» **Work to be completed**
Each line from the one containing "envelope = make_milling_envelope()" through the one containing "bpy.data.objects.remove(obj)" is to be retyped exactly, both end lines included, and all other lines left out.

[BEGIN Data provided]

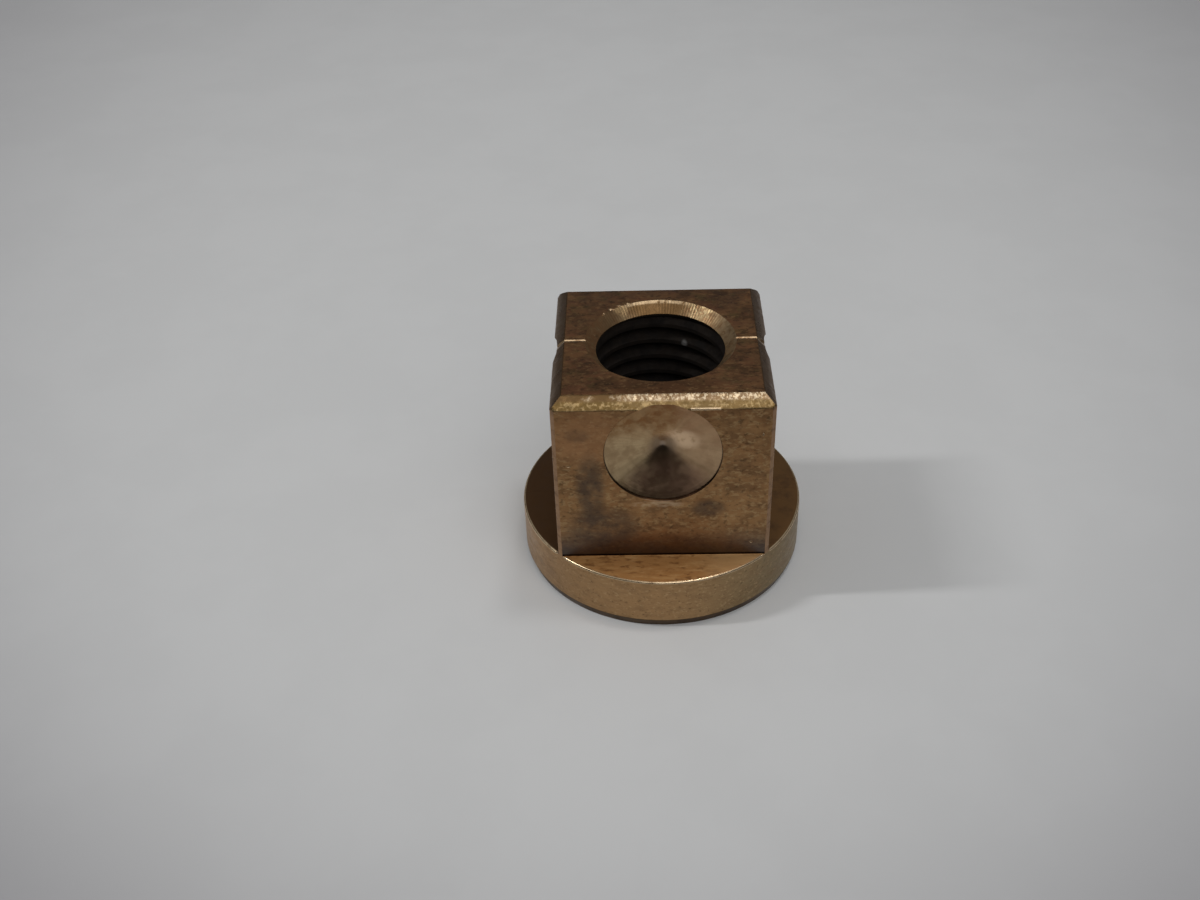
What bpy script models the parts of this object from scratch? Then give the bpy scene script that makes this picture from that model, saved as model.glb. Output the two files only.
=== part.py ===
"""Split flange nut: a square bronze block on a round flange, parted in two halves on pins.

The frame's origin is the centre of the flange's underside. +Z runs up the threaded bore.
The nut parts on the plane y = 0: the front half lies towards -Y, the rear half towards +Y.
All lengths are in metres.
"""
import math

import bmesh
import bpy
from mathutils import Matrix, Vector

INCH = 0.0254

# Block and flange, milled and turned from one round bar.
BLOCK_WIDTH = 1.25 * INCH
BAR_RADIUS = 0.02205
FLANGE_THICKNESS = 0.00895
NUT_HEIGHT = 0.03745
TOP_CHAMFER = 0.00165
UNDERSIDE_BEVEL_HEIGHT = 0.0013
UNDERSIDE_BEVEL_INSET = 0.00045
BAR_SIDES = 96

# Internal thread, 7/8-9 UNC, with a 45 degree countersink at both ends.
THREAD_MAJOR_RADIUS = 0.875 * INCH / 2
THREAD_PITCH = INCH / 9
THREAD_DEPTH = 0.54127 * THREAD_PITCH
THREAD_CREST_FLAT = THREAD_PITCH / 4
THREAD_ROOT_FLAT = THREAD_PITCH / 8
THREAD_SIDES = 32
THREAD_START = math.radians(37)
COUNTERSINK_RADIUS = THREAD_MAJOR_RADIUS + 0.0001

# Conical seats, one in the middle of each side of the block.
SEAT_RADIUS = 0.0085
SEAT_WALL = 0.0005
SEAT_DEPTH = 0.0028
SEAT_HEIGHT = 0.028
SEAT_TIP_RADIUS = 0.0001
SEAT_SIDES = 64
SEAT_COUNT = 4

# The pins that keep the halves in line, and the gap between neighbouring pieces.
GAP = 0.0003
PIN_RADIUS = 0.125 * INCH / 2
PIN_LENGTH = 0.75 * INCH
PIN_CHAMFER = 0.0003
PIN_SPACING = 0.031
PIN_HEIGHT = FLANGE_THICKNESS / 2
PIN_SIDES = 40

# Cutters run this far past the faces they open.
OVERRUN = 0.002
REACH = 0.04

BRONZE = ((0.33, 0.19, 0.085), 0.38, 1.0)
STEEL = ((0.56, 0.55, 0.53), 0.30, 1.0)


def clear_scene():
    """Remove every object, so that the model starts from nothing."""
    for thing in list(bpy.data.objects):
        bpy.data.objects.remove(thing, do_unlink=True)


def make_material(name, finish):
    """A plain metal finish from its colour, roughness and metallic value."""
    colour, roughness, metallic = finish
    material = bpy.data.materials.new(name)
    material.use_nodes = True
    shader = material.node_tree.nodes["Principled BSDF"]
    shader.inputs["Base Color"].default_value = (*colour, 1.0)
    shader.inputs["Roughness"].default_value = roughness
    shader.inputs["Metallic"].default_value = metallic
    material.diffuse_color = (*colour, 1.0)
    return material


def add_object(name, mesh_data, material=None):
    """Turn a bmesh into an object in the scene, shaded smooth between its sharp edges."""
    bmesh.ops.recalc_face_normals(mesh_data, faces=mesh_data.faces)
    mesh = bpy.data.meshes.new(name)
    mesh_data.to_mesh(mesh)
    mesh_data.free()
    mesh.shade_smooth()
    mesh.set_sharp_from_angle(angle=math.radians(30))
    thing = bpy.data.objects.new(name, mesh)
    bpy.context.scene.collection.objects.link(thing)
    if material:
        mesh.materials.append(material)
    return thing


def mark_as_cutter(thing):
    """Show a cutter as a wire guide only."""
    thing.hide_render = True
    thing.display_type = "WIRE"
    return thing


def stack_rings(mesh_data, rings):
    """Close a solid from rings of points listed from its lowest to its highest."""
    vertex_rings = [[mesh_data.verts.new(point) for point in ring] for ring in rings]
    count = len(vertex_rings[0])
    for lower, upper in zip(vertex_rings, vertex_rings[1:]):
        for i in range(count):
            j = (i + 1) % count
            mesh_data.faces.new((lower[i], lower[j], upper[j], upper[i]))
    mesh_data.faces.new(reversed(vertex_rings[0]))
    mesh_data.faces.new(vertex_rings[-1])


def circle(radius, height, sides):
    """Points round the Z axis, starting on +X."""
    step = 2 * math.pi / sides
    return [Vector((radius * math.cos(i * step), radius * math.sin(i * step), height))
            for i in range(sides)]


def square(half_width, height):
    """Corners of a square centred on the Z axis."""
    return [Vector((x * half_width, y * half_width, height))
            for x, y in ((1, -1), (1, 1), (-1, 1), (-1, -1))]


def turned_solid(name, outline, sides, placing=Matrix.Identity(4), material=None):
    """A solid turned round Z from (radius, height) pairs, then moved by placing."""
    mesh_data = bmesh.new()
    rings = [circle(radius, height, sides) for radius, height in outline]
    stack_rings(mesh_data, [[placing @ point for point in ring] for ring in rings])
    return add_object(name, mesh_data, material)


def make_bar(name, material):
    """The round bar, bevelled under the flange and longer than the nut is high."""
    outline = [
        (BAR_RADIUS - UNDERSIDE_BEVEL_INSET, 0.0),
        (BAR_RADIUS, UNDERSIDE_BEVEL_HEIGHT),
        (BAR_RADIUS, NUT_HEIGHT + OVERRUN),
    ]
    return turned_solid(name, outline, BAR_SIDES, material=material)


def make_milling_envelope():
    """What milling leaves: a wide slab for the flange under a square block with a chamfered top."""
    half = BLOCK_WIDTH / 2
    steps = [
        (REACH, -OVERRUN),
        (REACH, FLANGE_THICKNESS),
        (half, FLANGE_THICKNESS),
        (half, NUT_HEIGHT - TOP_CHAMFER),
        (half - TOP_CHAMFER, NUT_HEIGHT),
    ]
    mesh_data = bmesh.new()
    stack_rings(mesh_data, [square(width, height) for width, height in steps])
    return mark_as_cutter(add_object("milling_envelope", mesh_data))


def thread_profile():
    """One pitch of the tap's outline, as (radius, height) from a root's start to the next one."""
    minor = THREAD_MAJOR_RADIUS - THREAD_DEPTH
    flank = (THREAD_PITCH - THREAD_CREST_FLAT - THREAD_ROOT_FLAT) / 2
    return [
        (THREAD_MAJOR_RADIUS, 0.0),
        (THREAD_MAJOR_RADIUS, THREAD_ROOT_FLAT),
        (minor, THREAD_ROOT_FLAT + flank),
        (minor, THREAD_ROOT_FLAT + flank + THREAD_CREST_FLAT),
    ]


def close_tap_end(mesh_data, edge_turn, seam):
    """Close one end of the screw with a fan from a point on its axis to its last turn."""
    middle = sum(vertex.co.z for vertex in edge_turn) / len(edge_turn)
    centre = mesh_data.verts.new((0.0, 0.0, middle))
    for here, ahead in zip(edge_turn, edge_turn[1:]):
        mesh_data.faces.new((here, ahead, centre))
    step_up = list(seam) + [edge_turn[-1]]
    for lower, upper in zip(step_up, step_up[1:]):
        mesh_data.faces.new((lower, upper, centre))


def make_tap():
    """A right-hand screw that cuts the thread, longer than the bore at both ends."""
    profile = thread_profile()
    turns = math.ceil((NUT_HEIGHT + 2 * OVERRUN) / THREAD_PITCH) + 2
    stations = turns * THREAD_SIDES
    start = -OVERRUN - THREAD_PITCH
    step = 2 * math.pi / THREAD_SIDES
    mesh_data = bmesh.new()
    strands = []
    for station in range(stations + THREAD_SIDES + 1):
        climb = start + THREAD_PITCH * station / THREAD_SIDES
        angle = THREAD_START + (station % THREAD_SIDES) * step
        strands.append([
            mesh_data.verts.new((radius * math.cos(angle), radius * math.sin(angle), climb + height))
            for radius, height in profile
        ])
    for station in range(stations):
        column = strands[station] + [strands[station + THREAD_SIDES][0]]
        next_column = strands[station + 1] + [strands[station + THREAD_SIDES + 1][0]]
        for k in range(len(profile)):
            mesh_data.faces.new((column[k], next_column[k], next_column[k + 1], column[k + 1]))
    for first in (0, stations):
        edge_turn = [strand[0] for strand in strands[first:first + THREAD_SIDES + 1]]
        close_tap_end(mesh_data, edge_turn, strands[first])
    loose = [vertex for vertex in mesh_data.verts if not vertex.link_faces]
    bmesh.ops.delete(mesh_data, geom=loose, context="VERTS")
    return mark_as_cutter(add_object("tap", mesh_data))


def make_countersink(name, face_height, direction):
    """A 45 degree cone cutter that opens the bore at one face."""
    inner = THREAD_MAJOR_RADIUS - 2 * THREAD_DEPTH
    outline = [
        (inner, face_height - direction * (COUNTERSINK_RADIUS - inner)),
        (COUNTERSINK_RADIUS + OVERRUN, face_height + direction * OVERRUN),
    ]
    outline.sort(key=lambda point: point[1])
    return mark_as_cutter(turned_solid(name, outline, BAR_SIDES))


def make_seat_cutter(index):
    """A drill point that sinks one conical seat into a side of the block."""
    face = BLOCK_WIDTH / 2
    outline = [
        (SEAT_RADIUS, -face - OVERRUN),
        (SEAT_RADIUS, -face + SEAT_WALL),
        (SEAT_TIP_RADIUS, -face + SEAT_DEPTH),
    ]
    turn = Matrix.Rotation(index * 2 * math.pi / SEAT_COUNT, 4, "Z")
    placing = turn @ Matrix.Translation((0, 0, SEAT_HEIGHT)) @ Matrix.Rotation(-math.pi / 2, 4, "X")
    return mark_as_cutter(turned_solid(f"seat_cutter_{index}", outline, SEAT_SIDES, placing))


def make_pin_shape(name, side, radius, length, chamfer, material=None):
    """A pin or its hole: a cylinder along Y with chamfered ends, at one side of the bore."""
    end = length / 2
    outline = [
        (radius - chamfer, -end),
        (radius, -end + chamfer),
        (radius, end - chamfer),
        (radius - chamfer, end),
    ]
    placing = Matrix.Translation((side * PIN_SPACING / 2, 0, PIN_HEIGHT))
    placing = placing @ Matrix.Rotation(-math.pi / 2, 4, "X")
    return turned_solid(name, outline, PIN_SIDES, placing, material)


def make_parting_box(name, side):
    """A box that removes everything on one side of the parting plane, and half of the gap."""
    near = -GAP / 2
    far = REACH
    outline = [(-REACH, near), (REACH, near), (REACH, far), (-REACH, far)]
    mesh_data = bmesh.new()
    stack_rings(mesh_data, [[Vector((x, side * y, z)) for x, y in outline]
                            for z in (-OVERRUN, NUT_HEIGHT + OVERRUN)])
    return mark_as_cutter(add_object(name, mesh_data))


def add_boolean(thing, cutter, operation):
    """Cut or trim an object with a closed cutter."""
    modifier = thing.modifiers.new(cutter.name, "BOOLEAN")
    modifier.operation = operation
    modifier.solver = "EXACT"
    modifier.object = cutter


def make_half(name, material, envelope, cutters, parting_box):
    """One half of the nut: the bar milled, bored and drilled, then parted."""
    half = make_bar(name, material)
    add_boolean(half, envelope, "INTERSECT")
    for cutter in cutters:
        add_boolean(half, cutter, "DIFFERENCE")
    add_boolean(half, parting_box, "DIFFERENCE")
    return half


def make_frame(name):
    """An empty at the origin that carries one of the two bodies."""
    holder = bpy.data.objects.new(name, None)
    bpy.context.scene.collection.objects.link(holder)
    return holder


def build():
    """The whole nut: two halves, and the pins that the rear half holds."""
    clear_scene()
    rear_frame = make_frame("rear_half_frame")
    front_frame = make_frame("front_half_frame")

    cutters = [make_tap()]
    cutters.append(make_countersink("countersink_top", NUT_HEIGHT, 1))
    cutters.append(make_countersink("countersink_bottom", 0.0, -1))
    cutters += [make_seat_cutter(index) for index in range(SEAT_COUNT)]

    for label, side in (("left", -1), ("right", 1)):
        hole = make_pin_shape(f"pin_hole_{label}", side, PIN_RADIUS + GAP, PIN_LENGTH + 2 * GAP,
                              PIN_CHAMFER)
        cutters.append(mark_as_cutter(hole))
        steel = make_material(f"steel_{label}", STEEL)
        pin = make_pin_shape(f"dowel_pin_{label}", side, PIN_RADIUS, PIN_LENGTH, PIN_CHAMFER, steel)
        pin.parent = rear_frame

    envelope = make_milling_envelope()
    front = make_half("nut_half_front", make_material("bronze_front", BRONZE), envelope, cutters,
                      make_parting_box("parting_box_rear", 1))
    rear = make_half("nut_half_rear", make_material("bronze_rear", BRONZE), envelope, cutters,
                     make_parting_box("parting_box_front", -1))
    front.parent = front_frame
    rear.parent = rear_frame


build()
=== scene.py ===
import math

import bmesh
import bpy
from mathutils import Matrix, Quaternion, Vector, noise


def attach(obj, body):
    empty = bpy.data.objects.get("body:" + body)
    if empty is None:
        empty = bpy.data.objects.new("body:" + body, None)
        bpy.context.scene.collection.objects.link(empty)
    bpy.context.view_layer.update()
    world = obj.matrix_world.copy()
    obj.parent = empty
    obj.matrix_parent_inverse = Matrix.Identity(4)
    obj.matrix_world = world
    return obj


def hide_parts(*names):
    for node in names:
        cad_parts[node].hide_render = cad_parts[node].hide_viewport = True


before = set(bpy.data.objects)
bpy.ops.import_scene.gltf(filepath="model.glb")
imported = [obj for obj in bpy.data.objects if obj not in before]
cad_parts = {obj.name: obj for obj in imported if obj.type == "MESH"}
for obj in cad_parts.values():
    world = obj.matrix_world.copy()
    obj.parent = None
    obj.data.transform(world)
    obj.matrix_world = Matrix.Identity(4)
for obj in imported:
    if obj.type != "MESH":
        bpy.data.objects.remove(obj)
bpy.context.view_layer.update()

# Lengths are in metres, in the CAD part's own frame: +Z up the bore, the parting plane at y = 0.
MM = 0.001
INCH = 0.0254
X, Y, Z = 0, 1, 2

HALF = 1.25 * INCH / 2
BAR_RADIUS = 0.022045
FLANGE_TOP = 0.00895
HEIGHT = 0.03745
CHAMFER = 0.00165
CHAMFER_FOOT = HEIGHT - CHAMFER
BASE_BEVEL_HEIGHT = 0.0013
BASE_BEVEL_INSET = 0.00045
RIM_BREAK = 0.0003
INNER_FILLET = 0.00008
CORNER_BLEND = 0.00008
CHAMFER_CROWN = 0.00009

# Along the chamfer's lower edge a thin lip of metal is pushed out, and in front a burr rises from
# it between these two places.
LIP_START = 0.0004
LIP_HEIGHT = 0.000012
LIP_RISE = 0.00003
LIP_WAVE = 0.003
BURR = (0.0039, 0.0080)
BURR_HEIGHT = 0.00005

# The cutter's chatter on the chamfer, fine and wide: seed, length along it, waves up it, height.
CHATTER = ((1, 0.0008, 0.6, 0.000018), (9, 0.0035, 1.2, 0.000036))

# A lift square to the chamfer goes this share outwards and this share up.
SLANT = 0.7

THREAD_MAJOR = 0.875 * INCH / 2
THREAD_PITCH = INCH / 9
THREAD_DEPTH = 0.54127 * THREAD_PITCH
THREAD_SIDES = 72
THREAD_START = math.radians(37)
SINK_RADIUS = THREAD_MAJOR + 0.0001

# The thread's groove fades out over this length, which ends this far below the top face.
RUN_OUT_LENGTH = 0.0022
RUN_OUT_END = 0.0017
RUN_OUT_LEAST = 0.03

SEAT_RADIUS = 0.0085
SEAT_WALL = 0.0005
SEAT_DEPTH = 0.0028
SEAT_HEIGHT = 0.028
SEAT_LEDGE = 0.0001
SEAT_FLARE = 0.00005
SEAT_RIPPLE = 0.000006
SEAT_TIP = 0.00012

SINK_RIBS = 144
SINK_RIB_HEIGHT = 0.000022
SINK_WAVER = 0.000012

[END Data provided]

» **Completed task**
    envelope = make_milling_envelope()
    front = make_half("nut_half_front", make_material("bronze_front", BRONZE), envelope, cutters,
                      make_parting_box("parting_box_rear", 1))
    rear = make_half("nut_half_rear", make_material("bronze_rear", BRONZE), envelope, cutters,
                     make_parting_box("parting_box_front", -1))
    front.parent = front_frame
    rear.parent = rear_frame


build()
=== scene.py ===
import math

import bmesh
import bpy
from mathutils import Matrix, Quaternion, Vector, noise


def attach(obj, body):
    empty = bpy.data.objects.get("body:" + body)
    if empty is None:
        empty = bpy.data.objects.new("body:" + body, None)
        bpy.context.scene.collection.objects.link(empty)
    bpy.context.view_layer.update()
    world = obj.matrix_world.copy()
    obj.parent = empty
    obj.matrix_parent_inverse = Matrix.Identity(4)
    obj.matrix_world = world
    return obj


def hide_parts(*names):
    for node in names:
        cad_parts[node].hide_render = cad_parts[node].hide_viewport = True


before = set(bpy.data.objects)
bpy.ops.import_scene.gltf(filepath="model.glb")
imported = [obj for obj in bpy.data.objects if obj not in before]
cad_parts = {obj.name: obj for obj in imported if obj.type == "MESH"}
for obj in cad_parts.values():
    world = obj.matrix_world.copy()
    obj.parent = None
    obj.data.transform(world)
    obj.matrix_world = Matrix.Identity(4)
for obj in imported:
    if obj.type != "MESH":
        bpy.data.objects.remove(obj)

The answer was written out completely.